Insurance ratings from agencies like A.M. Best or Moody’s assess a company’s financial health and its ability to pay claims. A higher rating indicates a lower risk that the company will fail to meet its obligations to policyholders.
How do I know if an insurance company is safe?
To determine if an insurer is safe, check its financial strength ratings, read customer reviews, and look up its complaint ratio with the NAIC. Also, confirm it is licensed to do business in your state through your local insurance department.
Why does an insurer’s investment strategy matter?
A conservative investment strategy helps ensure the company has sufficient funds to pay claims, even during a recession or market downturn. It shows the company prioritizes stability over risky, high-growth ventures.
What is a combined ratio and why is it important?

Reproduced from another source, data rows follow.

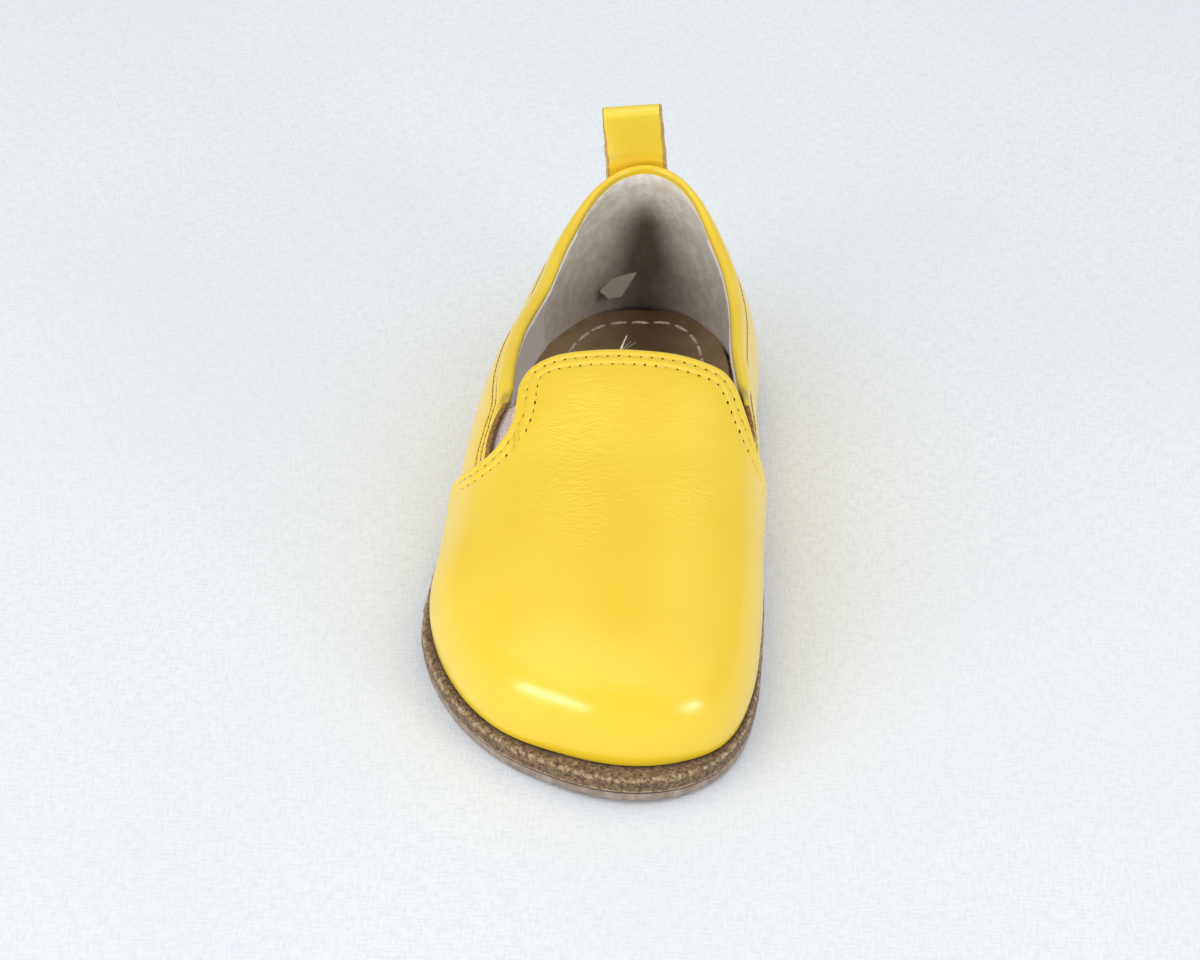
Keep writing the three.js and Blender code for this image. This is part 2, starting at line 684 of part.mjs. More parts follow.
function makeLayer(profile, ledge = () => 0) {
  const layer = { points: [], triangles: [] };
  const addGrid = (columns, rows, place) => {
    const grid = gridSheet(columns, rows, place);
    const start = layer.points.length;
    layer.points.push(...grid.points);
    layer.triangles.push(...grid.triangles.map((triangle) => triangle.map((i) => i + start)));
  };
  const raise = ({ x, y }, z) => new THREE.Vector3(x, y, z + soleLift(x, y));
  const edge = (angle, { inset, z }) => raise(insetEdge(angle, inset + ledge(angle)), z);
  const last = profile.length - 1;
  const angleOf = (station) => (180 * station) / SOLE_STATIONS;
  const face = (station, strip, row) => {
    const outer = edge(-angleOf(station), profile[row]);
    const inner = edge(angleOf(station), profile[row]);
    return raise(outer.lerp(inner, strip / SOLE_STRIPS), profile[row].z);
  };
  addGrid(SOLE_STRIPS, SOLE_STATIONS, (strip, station) => face(station, SOLE_STRIPS - strip, last));
  addGrid(SOLE_STRIPS, SOLE_STATIONS, (strip, station) => face(station, strip, 0));
  addGrid(SOLE_STATIONS, last, (station, row) => edge(-angleOf(station), profile[row]));
  addGrid(SOLE_STATIONS, last, (station, row) => edge(angleOf(SOLE_STATIONS - station), profile[row]));
  return layer;
}

const OUTSOLE_PROFILE = [
  { inset: OUTSOLE_INSET + OUTSOLE_BEVEL, z: 0 },
  { inset: OUTSOLE_INSET, z: OUTSOLE_BEVEL },
  { inset: OUTSOLE_INSET, z: OUTSOLE_THICKNESS },
];

const MIDSOLE_PROFILE = MIDSOLE_RIM.map(({ inset, rise }) => ({ inset, z: MIDSOLE_BASE + rise }));

const INSOLE_PROFILE = [
  { inset: 0, z: UPPER_BASE },
  { inset: 0, z: UPPER_BASE + INSOLE_THICKNESS - INSOLE_BEVEL_DEPTH },
  { inset: INSOLE_BEVEL_WIDTH, z: UPPER_BASE + INSOLE_THICKNESS },
];

// Pull tab: a strip folded over, both ends lying against the back of the heel

const COLLAR_TOP = COLLAR[COLLAR.length - 1].outerZ;
const TAB_FLAT_FROM_Z = 44;

// y of the heel's outside at an x and a height.
function heelY(x, z) {
  const sign = x < HEEL_AXIS_X ? -1 : 1;
  return lastWhere(HEEL_RIDGE_Y, heelBackY(z), (y) => sign * (wallX(y, z, sign) - x) > 0);
}

// The strip's middle line: distance behind the heel and height.
function tabPath() {
  const legGap = (z) => lerp(TAB_FOOT_GAP, TAB_FOLD_GAP, smoothStep(TAB_BOTTOM, COLLAR_TOP, z));
  const foldRadius = (TAB_THICKNESS + TAB_FOLD_GAP) / 2;
  const foldZ = TAB_TOP - TAB_THICKNESS / 2 - foldRadius;
  const legZ = (row) => lerp(TAB_BOTTOM, foldZ, row / TAB_LEG_ROWS);
  const path = [];
  for (let row = 0; row < TAB_LEG_ROWS; row += 1) {
    path.push({ back: TAB_THICKNESS + legGap(legZ(row)), z: legZ(row) });
  }
  for (let row = 0; row <= TAB_FOLD_ROWS; row += 1) {
    const turn = (Math.PI * row) / TAB_FOLD_ROWS;
    path.push({ back: foldRadius * (1 + Math.cos(turn)), z: foldZ + foldRadius * Math.sin(turn) });
  }
  for (let row = TAB_LEG_ROWS - 1; row >= 0; row -= 1) {
    path.push({ back: 0, z: legZ(row) });
  }
  return path;
}

function makePullTab() {
  const path = tabPath();
  const clearance = TAB_CLEARANCE + TAB_THICKNESS / 2;
  const sheet = gridSheet(TAB_STRIPS, path.length - 1, (strip, row) => {
    const { back, z } = path[row];
    const spread = TAB_WIDTH * (0.5 - strip / TAB_STRIPS);
    const x = TAB_CENTRE_X + spread;
    const free = smoothStep(TAB_FLAT_FROM_Z, TAB_TOP, z);
    const bent = heelY(x, Math.min(z, TAB_FLAT_FROM_Z));
    const flat = heelY(TAB_CENTRE_X, TAB_FLAT_FROM_Z);
    return new THREE.Vector3(
      x - TAB_LEAN * Math.max(0, z - TAB_FLAT_FROM_Z),
      lerp(bent, flat, free) + clearance + back,
      z + TAB_TILT * spread * free,
    );
  });
  return thicken(
    sheet,
    () => TAB_THICKNESS / 2,
    () => -TAB_THICKNESS / 2,
  );
}

// Assembly

const group = new THREE.Group();

group.add(makeMesh('upper', toManifold(makeVamp()).add(toManifold(makeQuarters())), LEATHER_YELLOW));
for (const gore of GORES) {
  group.add(makeMesh(gore.name, toManifold(makeGore(gore)), ELASTIC_GREY));
}
group.add(makeMesh('pull_tab', toManifold(makePullTab()), LEATHER_YELLOW));
group.add(makeMesh('insole', toManifold(makeLayer(INSOLE_PROFILE, insoleLedge)), INSOLE_LEATHER));
group.add(makeMesh('midsole', toManifold(makeLayer(MIDSOLE_PROFILE)), SOLE_LEATHER));
group.add(makeMesh('outsole', toManifold(makeLayer(OUTSOLE_PROFILE)), SOLE_RUBBER));

// The origin is the middle of the underside.
const bounds = new THREE.Box3().setFromObject(group);
const centre = bounds.getCenter(new THREE.Vector3());
group.position.set(-centre.x, -centre.y, -bounds.min.z);

export default group;
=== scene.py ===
"""A child's leather slip-on shoe, right foot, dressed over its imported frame.

The last is the solids' own: cross-sections from heel to toe, in millimetres, with +Z up, the toe
along -Y and the medial side at +X. Each piece is worked out on it as whole arrays of points, and is
moved into the frame, in metres, when its mesh is made.
"""

from __future__ import annotations

import logging
from dataclasses import dataclass
from enum import Enum
from functools import cached_property
from typing import Callable

import bpy
import numpy as np
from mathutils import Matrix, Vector


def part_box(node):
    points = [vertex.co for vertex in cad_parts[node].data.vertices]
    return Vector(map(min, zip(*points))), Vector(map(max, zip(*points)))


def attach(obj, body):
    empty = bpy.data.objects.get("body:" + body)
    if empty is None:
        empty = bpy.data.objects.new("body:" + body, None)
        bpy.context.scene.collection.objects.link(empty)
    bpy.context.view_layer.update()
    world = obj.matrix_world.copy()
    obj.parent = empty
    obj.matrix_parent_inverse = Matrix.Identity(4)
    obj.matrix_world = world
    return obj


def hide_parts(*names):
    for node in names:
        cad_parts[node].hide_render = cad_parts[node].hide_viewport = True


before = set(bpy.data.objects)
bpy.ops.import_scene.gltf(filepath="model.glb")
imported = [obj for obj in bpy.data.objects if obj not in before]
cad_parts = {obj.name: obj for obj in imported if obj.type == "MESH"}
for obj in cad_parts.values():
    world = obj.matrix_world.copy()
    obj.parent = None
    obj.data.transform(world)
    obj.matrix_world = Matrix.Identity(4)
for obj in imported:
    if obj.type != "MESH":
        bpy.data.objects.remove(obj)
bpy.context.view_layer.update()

Array = np.ndarray
Socket = bpy.types.NodeSocket
MM = 0.001
BODY = "root"

log = logging.getLogger("shoe")


# Numbers and curves


def smooth_step(low: float, high: float, value: Array) -> Array:
    """Smooth rise from 0 at low to 1 at high."""
    t = np.clip((value - low) / (high - low), 0.0, 1.0)
    return t * t * (3.0 - 2.0 * t)


def lerp(start: Array, end: Array, share: Array) -> Array:
    """Value at a share of the way from start to end."""
    return start + (end - start) * share


def bell(value: Array, centre: float, width: float) -> Array:
    """Bell curve of height 1 round a centre."""
    return np.exp(-(((value - centre) / width) ** 2))


@dataclass(frozen=True)
class Ridge:
    """A bell-shaped rise: its height, where it stands and its width."""

    height: float
    centre: float
    width: float

    def at(self, value: Array) -> Array:
        """Rise at a value."""
        return self.height * bell(value, self.centre, self.width)


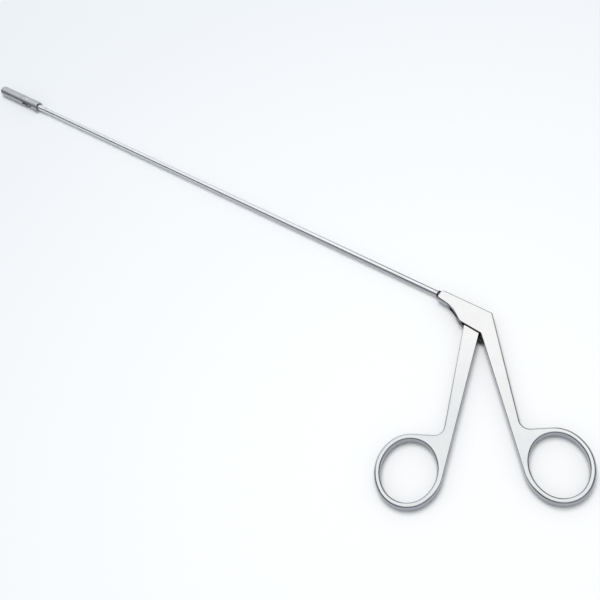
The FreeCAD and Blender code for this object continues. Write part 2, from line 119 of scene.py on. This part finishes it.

The combined ratio measures an insurer’s underwriting profitability by comparing premiums collected to the claims and expenses it paid out. A ratio below 100% is a good sign that the company’s core business is profitable.
Should I only buy from the biggest insurance companies?
Not necessarily. While large companies often have strong financial backing, many smaller and regional insurers are highly reliable and offer excellent service. Focus on financial strength and reputation rather than just size.
What are the biggest red flags to watch out for?
Major red flags include low financial ratings, a history of regulatory fines or actions, consistently high combined ratios, and a large number of negative customer reviews or official complaints about claims handling.